Denying specific requests

There are also some rather hacky limitations set on URLs of specific types. (See below. Once these are working as intended, they will be moved here.)

These .htaccess restrictions should have the benefit of being triggered before MediaWiki gets involved in page rendering (thereby cutting down on CPU usage), but have the disadvantage of resulting in rather jarring error pages for human anons.

The exact directives being used are based on recommendations at Manual:Handling web crawlers#Apache. Unfortunately, the code provided there does not work as-is on this wiki, for some reason. It has been cut down quite a bit to only the stuff that seems to work.

LocalSettings.php

Also rather hacky but perhaps less jarring to human anons (since the errors are displayed within the normal wiki interface) are restrictions implemented by way of a "hook" in LocalSettings.php. These are modeled on the code at Manual:Handling web crawlers#Custom PHP. Again, the code has been modified from the original, but this time it's mainly to implement additional restrictions that should have been in .htaccess but weren't working there.

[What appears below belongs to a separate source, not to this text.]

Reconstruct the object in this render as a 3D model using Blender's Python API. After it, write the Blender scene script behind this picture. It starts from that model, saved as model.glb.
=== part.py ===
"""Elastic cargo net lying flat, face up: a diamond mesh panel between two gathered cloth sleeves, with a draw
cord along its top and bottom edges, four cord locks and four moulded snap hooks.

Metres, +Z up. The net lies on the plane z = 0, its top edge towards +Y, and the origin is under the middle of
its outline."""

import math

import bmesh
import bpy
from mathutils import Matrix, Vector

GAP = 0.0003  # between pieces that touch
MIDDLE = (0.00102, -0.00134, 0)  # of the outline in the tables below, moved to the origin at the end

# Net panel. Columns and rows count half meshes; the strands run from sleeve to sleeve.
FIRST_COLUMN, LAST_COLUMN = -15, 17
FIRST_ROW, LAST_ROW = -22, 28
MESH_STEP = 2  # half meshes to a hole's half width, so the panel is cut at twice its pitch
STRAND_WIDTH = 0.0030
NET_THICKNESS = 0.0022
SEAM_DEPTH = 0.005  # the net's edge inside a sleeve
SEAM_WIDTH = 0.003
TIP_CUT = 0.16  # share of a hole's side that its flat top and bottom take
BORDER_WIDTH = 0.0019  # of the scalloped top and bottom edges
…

(Once things are working somewhat well, the actual restrictions being enforced by LocalSettings.php will be listed here.)

Core MediaWiki settings

The following restrictions are set in LocalSettings.php in the usual way. They apply to both anons and bots.

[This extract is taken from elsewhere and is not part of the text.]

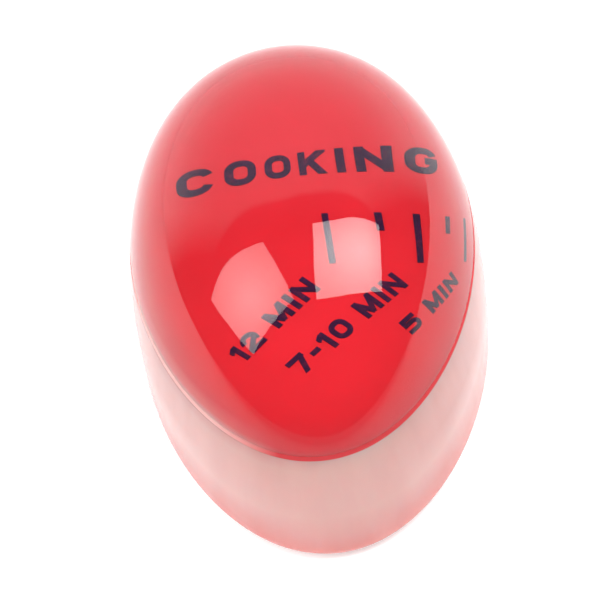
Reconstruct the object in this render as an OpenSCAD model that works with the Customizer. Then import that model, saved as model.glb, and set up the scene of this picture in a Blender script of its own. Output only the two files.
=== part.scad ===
// Colour-changing egg timer: a half egg of clear resin cast in two pours round a red, heat-sensitive layer.
// It lies flat in the pan beside the eggs. +Y is the blunt end, +Z is up, and z = 0 is the flat bottom.

/* [Egg] */
// Length of one level slice at its widest, from the point to the blunt end
slice_length = 58.8; // [50:0.2:66]
// Width across the egg
egg_width = 42; // [36:0.5:48]
// Height from the flat bottom to the top of the dome
egg_height = 32; // [28:0.5:38]
// Height of the widest level above the flat bottom
belly_height = 4; // [2:0.5:8]
// How much wider the blunt half is than the pointed half, as a share of the width
taper = 0.09; // [0:0.01:0.14]
// How far the top of the dome lies towards the blunt end
top_lean = 4.3; // [0:0.1:6]
// Fullness of the shoulders in plan (2 is a plain ellipse)
side_power = 2.86; // [2.2:0.02:3.2]
// Fullness of the dome in height (2 is a plain ellipse)
dome_power = 2.62; // [2.2:0.02:3]
// Radius of the rounded edge between the sides and the flat bottom
foot_edge = 1.8; // [0.5:0.1:2.5]

/* [Red layer] */
// Height of the top of the red layer
layer_top = 17.3; // [15:0.1:18.5]
// Thickness of the red layer
layer_thickness = 0.8; // [0.6:0.1:2]

/* [Print] */
// Depth of the ink in the top of the red layer
ink_depth = 0.15; // [0.1:0.05:0.3]
// Height of the title's letters
title_height = 3.2; // [2.4:0.1:3.4]
// Distance from the middle of the layer back to the title's foot
title_y = 7.7; // [6.5:0.1:8.5]
// Distance from the middle of the layer to the middle of the title, to the right
title_x = 1.2; // [0:0.1:1.5]
// Height of the label figures
label_height = 2.1; // [1.6:0.1:2.2]
// Slant of the labels from the egg's width
label_slant = 43; // [35:1:55]
// Width of a scale tick
tick_width = 0.6; // [0.4:0.1:1]
// Length of the long ticks
long_tick = 5.7; // [4.5:0.1:6]
// Length of the short ticks
short_tick = 2.1; // [1.5:0.1:3]
// Distance from the foot of a long tick to the end of its label
label_gap = 2.8; // [2:0.1:3.2]

/* [Hidden] */

// Facets round the egg, and levels in the foot's rounded edge and in each layer
round_steps = 96;
foot_steps = 4;
base_steps = 12;
disc_steps = 2;
dome_steps = 24;

layer_bottom = layer_top - layer_thickness;
dome_rise = egg_height - belly_height;

// The scale: five ticks, long and short in turn, from the middle of the layer to its right rim
tick_places = [2.6, 7.1, 10.2, 13.5, 16.8];
tick_top_y = 2.7;

// Stroke width of the print and the spaces between its letters, as shares of the letter height
stroke = 0.24;
title_gap = 0.27;
label_spacing = 0.2;

// Share of the full slice that is left at height z
function girth(z) = pow(1 - pow(abs(z - belly_height) / dome_rise, dome_power), 1 / side_power);

// How far the slice at height z lies towards the blunt end
function lean(z) = top_lean * z / egg_height;

// The two ends of the slice at height z
function back_end(z) = lean(z) + girth(z) * slice_length / 2;
function front_end(z) = lean(z) - girth(z) * slice_length / 2;

// The middle of the egg's whole length, which the frame's origin stands under
search = [for (z = [0 : 0.25 : layer_top]) z];
egg_middle = (max([for (z = search) back_end(z)]) + min([for (z = search) front_end(z)])) / 2;

// The outline of the egg at height z, drawn in by inset
function slice(z, inset = 0) = [
    for (i = [0 : round_steps - 1])
        let (
            turn = 360 * i / round_steps,
            share = girth(z) - 2 * inset / egg_width,
            across = share * egg_width / 2 * (1 + taper * sin(turn)) * cos(turn),
            along = share * slice_length / 2 * sin(turn) + lean(z) - egg_middle
        )
        [across, along, z]
];

// Joins slices into one closed solid, with a flat bottom and either a flat top or a point
module stack(slices, peak = []) {
    rings = len(slices);
    n = round_steps;
    sides = [
        for (k = [0 : rings - 2], i = [0 : n - 1])
            [k * n + i, (k + 1) * n + i, (k + 1) * n + (i + 1) % n, k * n + (i + 1) % n]
    ];
    bottom = [[for (i = [0 : n - 1]) i]];
    lid = [[for (i = [n - 1 : -1 : 0]) (rings - 1) * n + i]];
    fan = [for (i = [0 : n - 1]) [(rings - 1) * n + i, rings * n, (rings - 1) * n + (i + 1) % n]];
    points = [for (s = slices, p = s) p];
    polyhedron(
        points = concat(points, peak),
        faces = concat(bottom, sides, len(peak) > 0 ? fan : lid)
    );
}

// Evenly spaced heights between two levels
function heights(low, high, steps) = [for (i = [0 : steps]) low + (high - low) * i / steps];

// ---- Print ----
// Letters are drawn one unit high from strokes, and each is trimmed to its own box.
half = stroke / 2;
top = 1 - half;
// Middle-line radius of a letter's corners, and of the bowl of the 5
curl = 0.28;
bowl = 0.235;
// Widths of the letters
wide = 1;
full = 0.88;
narrow = 0.45;

// The four rounded corners of a letter w wide: [centre, radius, first angle, last angle]
function north_east(w, first = 0) = [[w - half - curl, top - curl], curl, first, 90];
function north_west(w) = [[half + curl, top - curl], curl, 90, 180];
function south_west(w) = [[half + curl, half + curl], curl, 180, 270];
function south_east(w, last = 360) = [[w - half - curl, half + curl], curl, 270, last];

// The level and upright strokes between those corners: [from, to]
function level(w, y) = [[half + curl, y], [w - half - curl, y]];
function upright(x) = [[x, half + curl], [x, top - curl]];
function post(x) = [[x, 0], [x, 1]];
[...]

  • Anons cannot edit the wiki (but they can view the raw wiki markup).
  • Anons cannot upload or re-upload files.
  • Anons cannot create accounts (and therefore cannot log in unless an account has been specifically created for them)

Extension settings

Cargo

Per the instructions at Extension:Cargo/Download and installation#Permissions, the following Cargo-related special pages have been limited to logged-in users only, by using the normal permissions features of MediaWiki:

(Note: These are allowed or denied together. There is no method provided by the extension to allow one and deny the other. That would have to be done in either .htaccess or LocalSettings.php.)

URL restrictions

Here is a set of special pages / URLs that potentially or definitely should be denied to anons and bots, but not to logged-in users (i.e., logged-in users should be able to do "anything"). They are listed here so they can be easily tested, as the various configurations discussed above are worked on. Execpt for things that are terribly abused by bots, this shouldn't include things that can already be restricted using the normal user rights approach.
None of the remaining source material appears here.